Ownership Structure — Nuvik UK Ltd at Incorporation
90% owned by Demco Group Ltd (Rabey family, Peterhead)
10% owned by Rapid Relief Team Trading Ltd (RRT charity's subsidiary)
Directors of Nuvik Global Ltd at Incorporation
Dale Rabey — Demco Group / Rabey family, Peterhead
Edward Rabey — Demco Group / Rabey family, Peterhead
Mark Rabey — Demco Group / Rabey family, Peterhead
Ronald Arkcoll — Head of the Rapid Relief Team charity in Australia
Glen Stacey — Trustee of the Rapid Relief Team charity in the UK
Richard Blackledge — Brethren businessman, Arrow County Supplies, Shrewsbury

The Family Connection

The Demco Group was set up by Paul Rabey and his four sons. His daughter Lynette, however, is not a named director or shareholder. Lynette is married — she is now Lynette Stacey, wife of Glen Stacey: the same Glen Stacey who was a trustee of the Rapid Relief Team charity at the time of the investment in Demco Group.

A charity trustee (Glen Stacey) arranged an investment through the charity's subsidiary (RRT Trading Ltd) into a company (Demco/Nuvik) owned by his wife's family — while simultaneously serving as a director of that company. No conflict of interest was declared in any published accounts.

Open & Candid

The structure is therefore: RRT charity → RRT Trading Ltd (subsidiary) → 10% shareholder in Nuvik UK Ltd, a company within the Demco Group owned by Glen Stacey's wife's family. Glen Stacey himself was simultaneously a trustee of RRT and a director of Nuvik Global Ltd. This would appear to represent a clear conflict of interest — a trustee with a financial foot in both the charity making the investment and the business receiving it.

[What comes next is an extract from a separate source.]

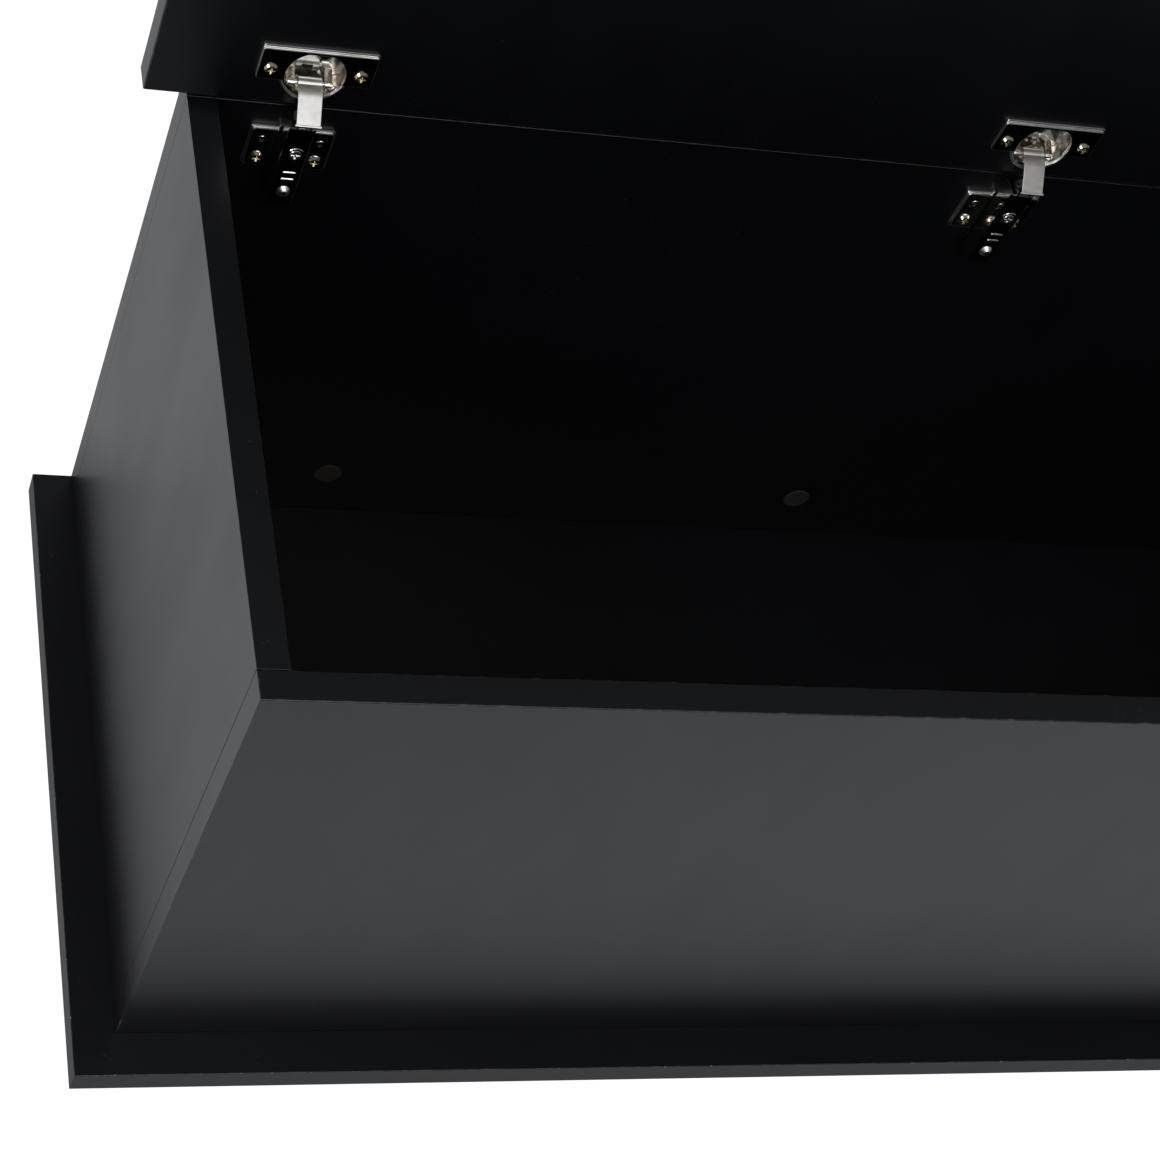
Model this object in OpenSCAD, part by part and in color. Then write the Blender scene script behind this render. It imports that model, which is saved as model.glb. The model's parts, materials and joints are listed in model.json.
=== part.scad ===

It is also notable that Richard Blackledge, who was a director of Nuvik Global alongside the Rabeys, Arkcoll and Stacey, resigned in October 2019 — following the appointment of his son Sam Blackledge as a trustee of the Rapid Relief Team charity.

Growth and Buyback

The Demco Group accounts show a company in remarkable growth following the investment period:

Year Metric Value
2018Total assets£600,000
2024Sales revenue£22.6 million
2024Profit after tax~£5 million
2024Total assets£12 million+
2022Buyback price (RRT & Vision Accelerator shares)£2.3 million+

In October 2022, both Ronald Arkcoll and Glen Stacey resigned their directorships of Nuvik Global Ltd. Demco Group accounts for the year ending 31st December 2022 confirm that the shares held by RRT Trading Ltd and Vision Accelerator Pty Ltd were bought back by Demco Group for over £2.3 million — a substantial return on the original investment.

It is worth noting that Glen Stacey had already resigned as a trustee of the Rapid Relief Team in January 2020 — before the buyback — and that Ronald Arkcoll remained a trustee of RRT in Australia at the time of his own resignation from Nuvik Global. Since stepping back from these roles, Glen Stacey has risen to become one of the two or three most senior Brethren leaders in the UK. He is now a director of GAP Global Pty Ltd — the Global Advisory Panel — which functions as the executive board of the PBCC globally, authorising all major decisions for the church worldwide.

Conflict of Interest

We were unable to find any declared conflict of interest in the published accounts of the Rapid Relief Team, Rapid Relief Team Trading Ltd, Nuvik Global Ltd or Demco Group Ltd during the period of the investment. Charity law in England and Wales requires trustees to declare any conflicts of interest and to manage them appropriately. The absence of any declaration in publicly filed documents is of concern.

Referral to the UK Charity Commission
We have passed the details of this investigation to the UK Charity Commission to investigate. The Commission has the power to open a formal inquiry into the management and governance of charities where there is evidence of misconduct or mismanagement.